### WORK REQUIRED
Reproduce the full listing that appears beneath this instruction exactly.

# START OF PROVIDED MATERIAL

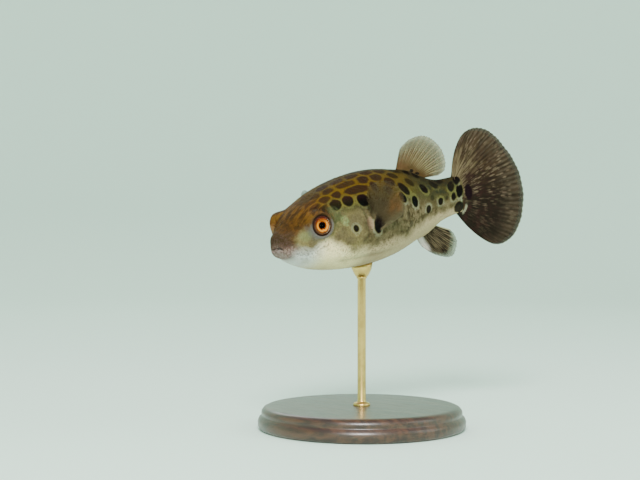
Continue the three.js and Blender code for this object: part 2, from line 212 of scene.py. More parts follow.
relief = np.zeros_like(STATION)
for station, down, reach_along, reach_across, height in SWELLINGS:
    distance = np.hypot((STATION - station) / reach_along, across_mm(down) / reach_across)
    relief += height * bump_shape(distance)
for station, reach, height in (LIP_ROLL, LIP_CREASE):
    relief += height * bump_shape((RING - station) / reach)
lip_wrinkles = 0.045 * np.sin(31 * TURN) * bump_shape((RING - 0.3) / 0.9)
gill_share = (DOWN - GILL_SLIT["middle"]) / GILL_SLIT["span"]
gill_line = GILL_SLIT["station"] - GILL_SLIT["curve"] * gill_share**2
gill_ends = smooth(np.abs(DOWN - GILL_SLIT["middle"]), GILL_SLIT["span"], GILL_SLIT["span"] * 0.6)
gill_slit = bump_shape((STATION - gill_line) / GILL_SLIT["reach"]) * gill_ends
fold_ends = smooth(STATION, BELLY_FOLD["from"], BELLY_FOLD["from"] + 5)
fold_ends *= smooth(STATION, BELLY_FOLD["to"], BELLY_FOLD["to"] - 12)
belly_fold = bump_shape(across_mm(BELLY_FOLD["down"]) / (BELLY_FOLD["reach"] / 4)) * fold_ends
relief += lip_wrinkles - GILL_SLIT["depth"] * gill_slit - BELLY_FOLD["depth"] * belly_fold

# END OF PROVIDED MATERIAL

### RESULT FOR THIS EXERCISE
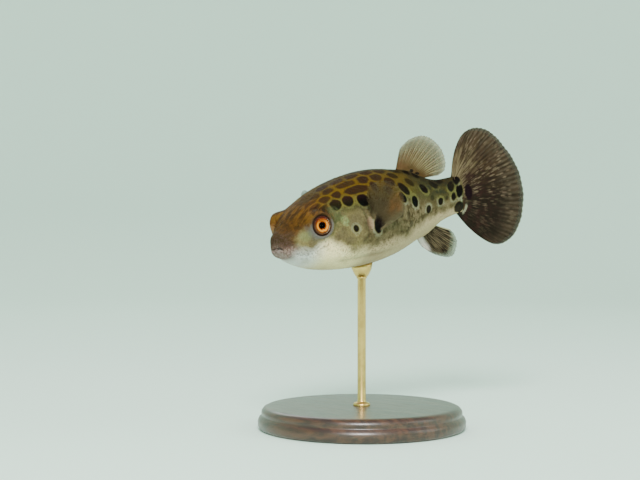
Continue the three.js and Blender code for this object: part 2, from line 212 of scene.py. More parts follow.
relief = np.zeros_like(STATION)
for station, down, reach_along, reach_across, height in SWELLINGS:
    distance = np.hypot((STATION - station) / reach_along, across_mm(down) / reach_across)
    relief += height * bump_shape(distance)
for station, reach, height in (LIP_ROLL, LIP_CREASE):
    relief += height * bump_shape((RING - station) / reach)
lip_wrinkles = 0.045 * np.sin(31 * TURN) * bump_shape((RING - 0.3) / 0.9)
gill_share = (DOWN - GILL_SLIT["middle"]) / GILL_SLIT["span"]
gill_line = GILL_SLIT["station"] - GILL_SLIT["curve"] * gill_share**2
gill_ends = smooth(np.abs(DOWN - GILL_SLIT["middle"]), GILL_SLIT["span"], GILL_SLIT["span"] * 0.6)
gill_slit = bump_shape((STATION - gill_line) / GILL_SLIT["reach"]) * gill_ends
fold_ends = smooth(STATION, BELLY_FOLD["from"], BELLY_FOLD["from"] + 5)
fold_ends *= smooth(STATION, BELLY_FOLD["to"], BELLY_FOLD["to"] - 12)
belly_fold = bump_shape(across_mm(BELLY_FOLD["down"]) / (BELLY_FOLD["reach"] / 4)) * fold_ends
relief += lip_wrinkles - GILL_SLIT["depth"] * gill_slit - BELLY_FOLD["depth"] * belly_fold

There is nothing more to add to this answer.